Exercise task:
Please quote exactly the lines below from the line containing "amount=-(lifter_end_y - lifter_start_y))" to the line containing "depsgraph = bpy.context.evaluated_depsgraph_get()", both lines included, and nothing else.

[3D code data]
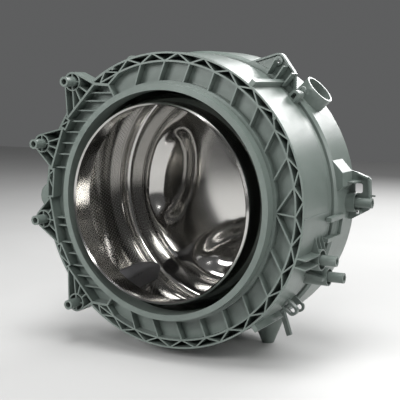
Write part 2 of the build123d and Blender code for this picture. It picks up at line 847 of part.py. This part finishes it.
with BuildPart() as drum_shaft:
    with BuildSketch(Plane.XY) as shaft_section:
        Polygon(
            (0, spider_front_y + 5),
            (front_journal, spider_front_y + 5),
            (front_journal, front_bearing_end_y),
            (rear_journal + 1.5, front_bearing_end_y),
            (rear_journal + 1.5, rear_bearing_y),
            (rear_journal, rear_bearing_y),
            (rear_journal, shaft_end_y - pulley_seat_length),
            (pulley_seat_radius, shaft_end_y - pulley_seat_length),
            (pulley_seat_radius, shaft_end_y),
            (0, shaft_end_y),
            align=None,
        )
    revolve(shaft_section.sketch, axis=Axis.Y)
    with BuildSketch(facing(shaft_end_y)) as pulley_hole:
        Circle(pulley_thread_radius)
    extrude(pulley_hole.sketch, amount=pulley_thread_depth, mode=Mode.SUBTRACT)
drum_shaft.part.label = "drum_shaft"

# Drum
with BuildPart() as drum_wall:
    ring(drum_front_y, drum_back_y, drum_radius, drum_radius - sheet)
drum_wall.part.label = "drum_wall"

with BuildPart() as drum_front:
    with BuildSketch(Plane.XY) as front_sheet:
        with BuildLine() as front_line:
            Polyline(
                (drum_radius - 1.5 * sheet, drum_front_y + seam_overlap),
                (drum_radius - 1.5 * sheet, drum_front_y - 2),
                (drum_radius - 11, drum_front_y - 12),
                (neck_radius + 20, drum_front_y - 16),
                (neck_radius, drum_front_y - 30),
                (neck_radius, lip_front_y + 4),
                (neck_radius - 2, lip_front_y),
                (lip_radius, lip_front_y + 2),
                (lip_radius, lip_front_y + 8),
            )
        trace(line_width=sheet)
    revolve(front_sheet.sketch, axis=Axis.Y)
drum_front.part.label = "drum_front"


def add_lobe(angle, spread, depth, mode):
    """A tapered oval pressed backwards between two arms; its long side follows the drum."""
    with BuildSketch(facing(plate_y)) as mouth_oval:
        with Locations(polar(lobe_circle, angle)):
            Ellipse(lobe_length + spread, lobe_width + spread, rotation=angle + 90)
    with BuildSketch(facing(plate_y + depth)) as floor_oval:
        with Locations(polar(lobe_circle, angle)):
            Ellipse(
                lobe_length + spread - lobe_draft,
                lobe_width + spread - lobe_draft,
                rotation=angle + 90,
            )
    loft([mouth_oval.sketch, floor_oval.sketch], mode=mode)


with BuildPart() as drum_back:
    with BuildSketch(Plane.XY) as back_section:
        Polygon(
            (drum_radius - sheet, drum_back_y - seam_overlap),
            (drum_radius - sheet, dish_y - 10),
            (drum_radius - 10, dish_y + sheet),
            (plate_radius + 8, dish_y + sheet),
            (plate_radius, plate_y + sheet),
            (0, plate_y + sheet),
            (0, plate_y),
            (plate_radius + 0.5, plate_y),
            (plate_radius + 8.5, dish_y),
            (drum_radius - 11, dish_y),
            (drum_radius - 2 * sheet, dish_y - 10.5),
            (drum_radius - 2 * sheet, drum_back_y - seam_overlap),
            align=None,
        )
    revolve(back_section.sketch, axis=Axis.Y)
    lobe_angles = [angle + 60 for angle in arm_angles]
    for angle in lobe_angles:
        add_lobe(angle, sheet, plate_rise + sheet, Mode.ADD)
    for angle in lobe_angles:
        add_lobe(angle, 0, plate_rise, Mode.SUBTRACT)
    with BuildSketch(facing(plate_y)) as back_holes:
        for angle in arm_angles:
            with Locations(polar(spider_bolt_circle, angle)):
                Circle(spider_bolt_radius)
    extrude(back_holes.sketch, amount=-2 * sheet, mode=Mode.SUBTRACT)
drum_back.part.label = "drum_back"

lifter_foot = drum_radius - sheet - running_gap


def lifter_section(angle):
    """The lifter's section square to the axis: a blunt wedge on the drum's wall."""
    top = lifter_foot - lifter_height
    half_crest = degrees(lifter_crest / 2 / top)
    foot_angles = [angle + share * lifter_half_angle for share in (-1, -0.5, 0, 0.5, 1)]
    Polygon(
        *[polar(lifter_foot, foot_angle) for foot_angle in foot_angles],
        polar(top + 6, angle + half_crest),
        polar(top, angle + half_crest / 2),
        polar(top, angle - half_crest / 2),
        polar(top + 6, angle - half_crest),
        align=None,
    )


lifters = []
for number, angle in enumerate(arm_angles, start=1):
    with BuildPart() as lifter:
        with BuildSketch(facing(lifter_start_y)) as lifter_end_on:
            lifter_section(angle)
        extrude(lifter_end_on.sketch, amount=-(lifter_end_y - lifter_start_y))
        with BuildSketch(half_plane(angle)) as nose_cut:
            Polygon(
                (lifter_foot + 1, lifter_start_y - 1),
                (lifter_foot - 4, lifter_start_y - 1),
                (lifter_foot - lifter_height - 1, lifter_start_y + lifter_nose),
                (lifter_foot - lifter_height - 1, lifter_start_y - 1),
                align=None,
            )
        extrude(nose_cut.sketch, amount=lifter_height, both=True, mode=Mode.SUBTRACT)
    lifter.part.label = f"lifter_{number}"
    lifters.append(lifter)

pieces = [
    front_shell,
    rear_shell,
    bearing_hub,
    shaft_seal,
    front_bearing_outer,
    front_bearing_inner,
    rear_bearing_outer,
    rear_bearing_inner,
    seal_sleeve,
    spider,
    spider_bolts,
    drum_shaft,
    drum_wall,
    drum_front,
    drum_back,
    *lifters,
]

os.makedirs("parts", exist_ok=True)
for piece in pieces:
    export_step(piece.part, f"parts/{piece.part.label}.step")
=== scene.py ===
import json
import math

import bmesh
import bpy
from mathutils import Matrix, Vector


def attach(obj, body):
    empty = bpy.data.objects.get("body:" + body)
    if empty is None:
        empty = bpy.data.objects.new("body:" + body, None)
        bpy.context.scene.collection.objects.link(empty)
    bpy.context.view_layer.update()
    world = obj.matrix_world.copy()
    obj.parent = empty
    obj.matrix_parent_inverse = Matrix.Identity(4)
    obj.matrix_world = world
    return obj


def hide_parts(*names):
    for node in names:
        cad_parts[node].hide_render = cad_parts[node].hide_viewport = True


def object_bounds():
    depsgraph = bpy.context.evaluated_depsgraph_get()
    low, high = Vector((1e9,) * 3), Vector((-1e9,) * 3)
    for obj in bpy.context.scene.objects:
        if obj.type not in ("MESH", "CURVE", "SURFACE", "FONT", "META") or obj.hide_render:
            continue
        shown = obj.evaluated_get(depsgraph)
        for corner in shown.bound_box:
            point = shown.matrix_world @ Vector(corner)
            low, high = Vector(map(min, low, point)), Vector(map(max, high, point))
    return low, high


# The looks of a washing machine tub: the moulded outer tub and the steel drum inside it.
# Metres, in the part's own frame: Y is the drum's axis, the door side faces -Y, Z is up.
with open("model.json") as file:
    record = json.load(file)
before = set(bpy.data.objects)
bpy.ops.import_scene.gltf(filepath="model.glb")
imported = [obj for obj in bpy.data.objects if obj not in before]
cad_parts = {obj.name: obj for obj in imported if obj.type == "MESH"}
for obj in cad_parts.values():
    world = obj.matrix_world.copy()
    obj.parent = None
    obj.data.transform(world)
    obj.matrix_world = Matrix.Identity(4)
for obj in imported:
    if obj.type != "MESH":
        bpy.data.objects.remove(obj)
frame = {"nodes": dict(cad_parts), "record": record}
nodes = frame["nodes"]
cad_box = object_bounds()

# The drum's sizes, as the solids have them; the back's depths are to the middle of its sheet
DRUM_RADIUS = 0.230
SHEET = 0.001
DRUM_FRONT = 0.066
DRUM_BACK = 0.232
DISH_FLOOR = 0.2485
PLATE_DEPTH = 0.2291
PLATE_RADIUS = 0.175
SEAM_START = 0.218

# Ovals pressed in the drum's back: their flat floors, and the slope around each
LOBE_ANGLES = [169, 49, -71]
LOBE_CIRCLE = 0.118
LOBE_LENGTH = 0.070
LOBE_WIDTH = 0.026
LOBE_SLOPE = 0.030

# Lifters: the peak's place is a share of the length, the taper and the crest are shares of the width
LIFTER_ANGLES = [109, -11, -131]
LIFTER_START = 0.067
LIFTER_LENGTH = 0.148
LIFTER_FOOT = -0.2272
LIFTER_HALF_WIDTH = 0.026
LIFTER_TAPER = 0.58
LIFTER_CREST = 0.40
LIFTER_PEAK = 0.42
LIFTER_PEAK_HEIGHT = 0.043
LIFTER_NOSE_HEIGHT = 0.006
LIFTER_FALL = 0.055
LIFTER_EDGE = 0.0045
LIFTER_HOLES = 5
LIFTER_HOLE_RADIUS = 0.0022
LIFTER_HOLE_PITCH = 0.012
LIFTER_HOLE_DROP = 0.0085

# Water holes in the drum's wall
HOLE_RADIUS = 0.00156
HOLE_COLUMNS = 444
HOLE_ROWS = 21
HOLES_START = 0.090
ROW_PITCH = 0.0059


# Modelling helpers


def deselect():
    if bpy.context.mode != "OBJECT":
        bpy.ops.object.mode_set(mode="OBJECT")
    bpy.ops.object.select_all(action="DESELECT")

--

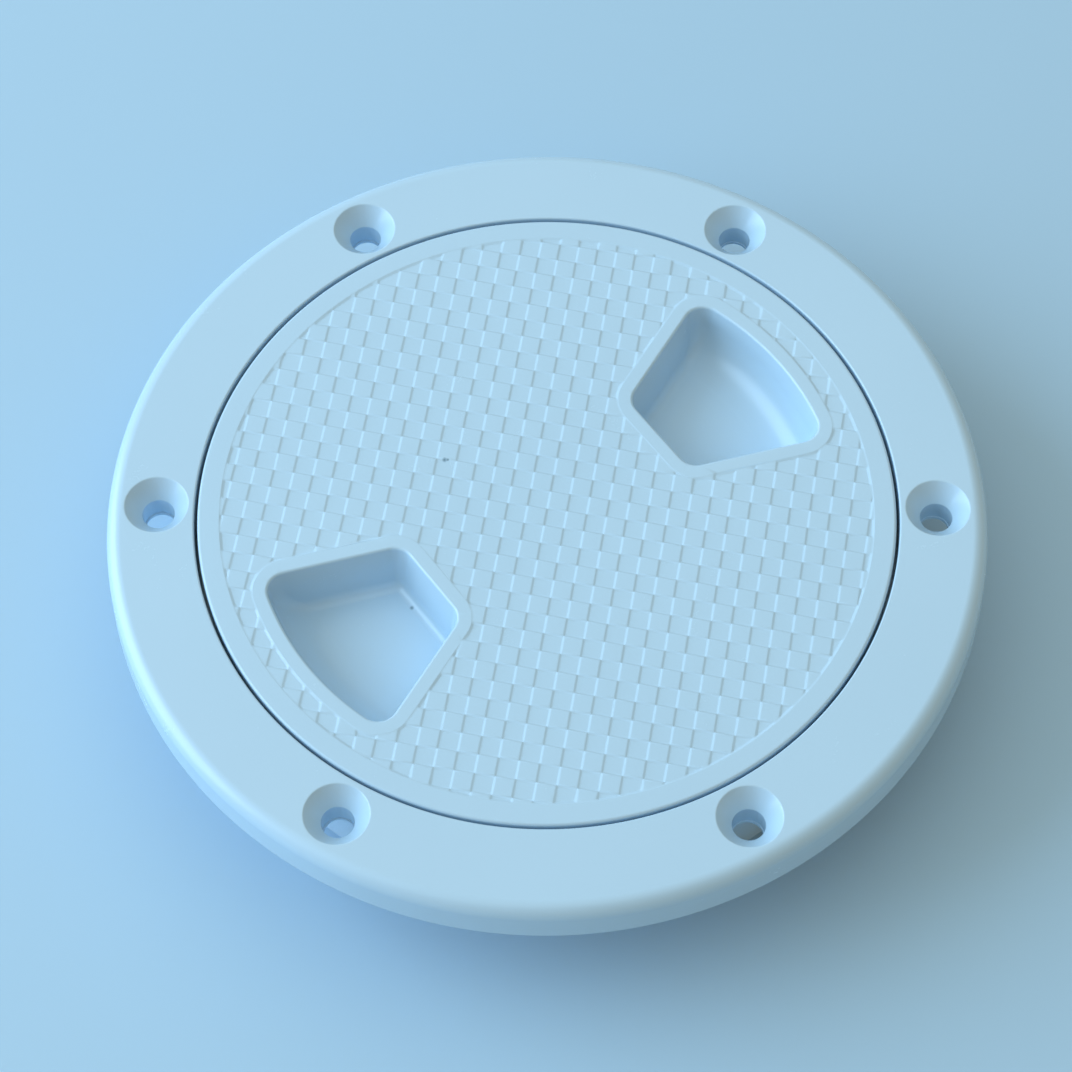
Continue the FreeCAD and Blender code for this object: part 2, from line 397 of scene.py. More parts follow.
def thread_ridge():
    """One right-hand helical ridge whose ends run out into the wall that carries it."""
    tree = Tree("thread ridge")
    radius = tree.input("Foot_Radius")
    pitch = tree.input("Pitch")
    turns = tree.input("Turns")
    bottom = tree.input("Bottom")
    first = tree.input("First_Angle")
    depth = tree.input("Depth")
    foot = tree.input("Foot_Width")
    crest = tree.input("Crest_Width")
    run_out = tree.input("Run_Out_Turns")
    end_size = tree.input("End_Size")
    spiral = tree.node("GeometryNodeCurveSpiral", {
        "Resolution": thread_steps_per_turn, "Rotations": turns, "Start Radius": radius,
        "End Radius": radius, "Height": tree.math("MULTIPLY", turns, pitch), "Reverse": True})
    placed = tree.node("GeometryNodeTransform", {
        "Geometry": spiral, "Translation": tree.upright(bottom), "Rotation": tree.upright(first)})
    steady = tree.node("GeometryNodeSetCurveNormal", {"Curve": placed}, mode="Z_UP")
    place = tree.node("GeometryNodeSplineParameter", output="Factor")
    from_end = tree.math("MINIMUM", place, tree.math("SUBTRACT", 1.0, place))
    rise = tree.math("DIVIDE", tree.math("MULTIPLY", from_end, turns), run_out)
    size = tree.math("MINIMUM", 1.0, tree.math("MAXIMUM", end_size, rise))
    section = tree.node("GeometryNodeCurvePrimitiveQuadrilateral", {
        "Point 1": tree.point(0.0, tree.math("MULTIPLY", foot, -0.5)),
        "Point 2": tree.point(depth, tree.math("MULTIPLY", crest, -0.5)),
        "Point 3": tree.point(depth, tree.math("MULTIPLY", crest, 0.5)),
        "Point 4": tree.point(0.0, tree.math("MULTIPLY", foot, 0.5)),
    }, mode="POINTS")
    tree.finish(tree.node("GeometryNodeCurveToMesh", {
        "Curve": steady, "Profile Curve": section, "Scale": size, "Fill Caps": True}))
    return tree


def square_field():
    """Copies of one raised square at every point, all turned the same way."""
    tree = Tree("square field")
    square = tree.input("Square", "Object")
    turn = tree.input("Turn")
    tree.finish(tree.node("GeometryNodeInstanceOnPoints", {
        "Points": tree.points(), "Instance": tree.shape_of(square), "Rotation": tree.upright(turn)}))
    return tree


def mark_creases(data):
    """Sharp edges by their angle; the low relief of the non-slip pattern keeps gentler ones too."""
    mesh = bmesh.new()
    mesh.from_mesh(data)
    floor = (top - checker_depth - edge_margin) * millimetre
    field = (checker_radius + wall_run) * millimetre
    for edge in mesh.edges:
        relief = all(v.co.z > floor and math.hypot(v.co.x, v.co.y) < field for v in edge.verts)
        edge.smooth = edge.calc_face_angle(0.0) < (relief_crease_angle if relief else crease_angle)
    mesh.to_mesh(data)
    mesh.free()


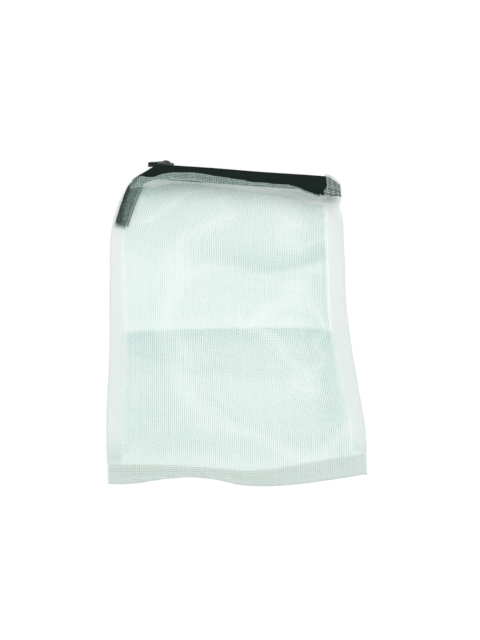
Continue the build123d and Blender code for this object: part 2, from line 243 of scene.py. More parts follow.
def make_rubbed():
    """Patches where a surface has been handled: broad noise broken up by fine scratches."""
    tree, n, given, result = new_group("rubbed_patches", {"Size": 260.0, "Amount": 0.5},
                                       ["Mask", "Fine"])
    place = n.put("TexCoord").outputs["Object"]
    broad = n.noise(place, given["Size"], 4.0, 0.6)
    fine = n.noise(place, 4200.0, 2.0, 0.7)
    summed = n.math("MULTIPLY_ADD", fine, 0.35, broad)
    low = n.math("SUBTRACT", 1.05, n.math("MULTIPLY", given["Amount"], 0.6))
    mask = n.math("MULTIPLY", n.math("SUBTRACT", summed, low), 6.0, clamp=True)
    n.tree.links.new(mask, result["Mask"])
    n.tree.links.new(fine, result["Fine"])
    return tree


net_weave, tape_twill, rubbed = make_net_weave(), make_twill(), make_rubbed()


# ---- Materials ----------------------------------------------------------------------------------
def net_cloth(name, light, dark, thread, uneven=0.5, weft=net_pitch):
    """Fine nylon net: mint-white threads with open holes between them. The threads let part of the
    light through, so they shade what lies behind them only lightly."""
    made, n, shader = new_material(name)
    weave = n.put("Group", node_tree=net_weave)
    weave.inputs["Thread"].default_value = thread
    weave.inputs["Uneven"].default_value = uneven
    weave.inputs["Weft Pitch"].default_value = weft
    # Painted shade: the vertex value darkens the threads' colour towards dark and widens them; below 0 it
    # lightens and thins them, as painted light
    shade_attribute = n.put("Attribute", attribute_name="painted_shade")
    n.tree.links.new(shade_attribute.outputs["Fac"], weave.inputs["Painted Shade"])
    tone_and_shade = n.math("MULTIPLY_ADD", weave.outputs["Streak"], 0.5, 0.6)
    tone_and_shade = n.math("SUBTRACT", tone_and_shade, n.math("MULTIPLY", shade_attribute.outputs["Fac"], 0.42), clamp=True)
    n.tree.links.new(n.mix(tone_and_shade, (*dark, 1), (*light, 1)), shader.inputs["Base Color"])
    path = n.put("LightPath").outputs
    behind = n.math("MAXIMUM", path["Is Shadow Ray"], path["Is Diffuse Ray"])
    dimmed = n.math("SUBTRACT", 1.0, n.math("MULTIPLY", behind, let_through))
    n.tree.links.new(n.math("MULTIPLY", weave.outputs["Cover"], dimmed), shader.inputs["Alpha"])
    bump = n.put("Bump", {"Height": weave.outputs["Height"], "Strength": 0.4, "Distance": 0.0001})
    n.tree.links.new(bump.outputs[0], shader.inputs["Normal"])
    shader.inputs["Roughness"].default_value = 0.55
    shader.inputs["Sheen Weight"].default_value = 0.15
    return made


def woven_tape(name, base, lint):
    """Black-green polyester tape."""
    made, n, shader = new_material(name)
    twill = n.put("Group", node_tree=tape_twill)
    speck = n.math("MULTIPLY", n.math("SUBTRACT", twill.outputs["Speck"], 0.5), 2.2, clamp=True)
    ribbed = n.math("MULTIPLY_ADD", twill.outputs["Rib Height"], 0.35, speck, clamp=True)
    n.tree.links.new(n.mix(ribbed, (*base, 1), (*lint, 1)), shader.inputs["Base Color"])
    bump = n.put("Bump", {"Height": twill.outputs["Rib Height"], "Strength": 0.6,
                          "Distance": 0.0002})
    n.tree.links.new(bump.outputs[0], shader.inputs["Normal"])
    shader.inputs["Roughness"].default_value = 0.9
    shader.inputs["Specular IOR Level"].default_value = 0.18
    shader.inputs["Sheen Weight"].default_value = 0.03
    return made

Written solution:
        extrude(lifter_end_on.sketch, amount=-(lifter_end_y - lifter_start_y))
        with BuildSketch(half_plane(angle)) as nose_cut:
            Polygon(
                (lifter_foot + 1, lifter_start_y - 1),
                (lifter_foot - 4, lifter_start_y - 1),
                (lifter_foot - lifter_height - 1, lifter_start_y + lifter_nose),
                (lifter_foot - lifter_height - 1, lifter_start_y - 1),
                align=None,
            )
        extrude(nose_cut.sketch, amount=lifter_height, both=True, mode=Mode.SUBTRACT)
    lifter.part.label = f"lifter_{number}"
    lifters.append(lifter)

pieces = [
    front_shell,
    rear_shell,
    bearing_hub,
    shaft_seal,
    front_bearing_outer,
    front_bearing_inner,
    rear_bearing_outer,
    rear_bearing_inner,
    seal_sleeve,
    spider,
    spider_bolts,
    drum_shaft,
    drum_wall,
    drum_front,
    drum_back,
    *lifters,
]

os.makedirs("parts", exist_ok=True)
for piece in pieces:
    export_step(piece.part, f"parts/{piece.part.label}.step")
=== scene.py ===
import json
import math

import bmesh
import bpy
from mathutils import Matrix, Vector


def attach(obj, body):
    empty = bpy.data.objects.get("body:" + body)
    if empty is None:
        empty = bpy.data.objects.new("body:" + body, None)
        bpy.context.scene.collection.objects.link(empty)
    bpy.context.view_layer.update()
    world = obj.matrix_world.copy()
    obj.parent = empty
    obj.matrix_parent_inverse = Matrix.Identity(4)
    obj.matrix_world = world
    return obj


def hide_parts(*names):
    for node in names:
        cad_parts[node].hide_render = cad_parts[node].hide_viewport = True


def object_bounds():
    depsgraph = bpy.context.evaluated_depsgraph_get()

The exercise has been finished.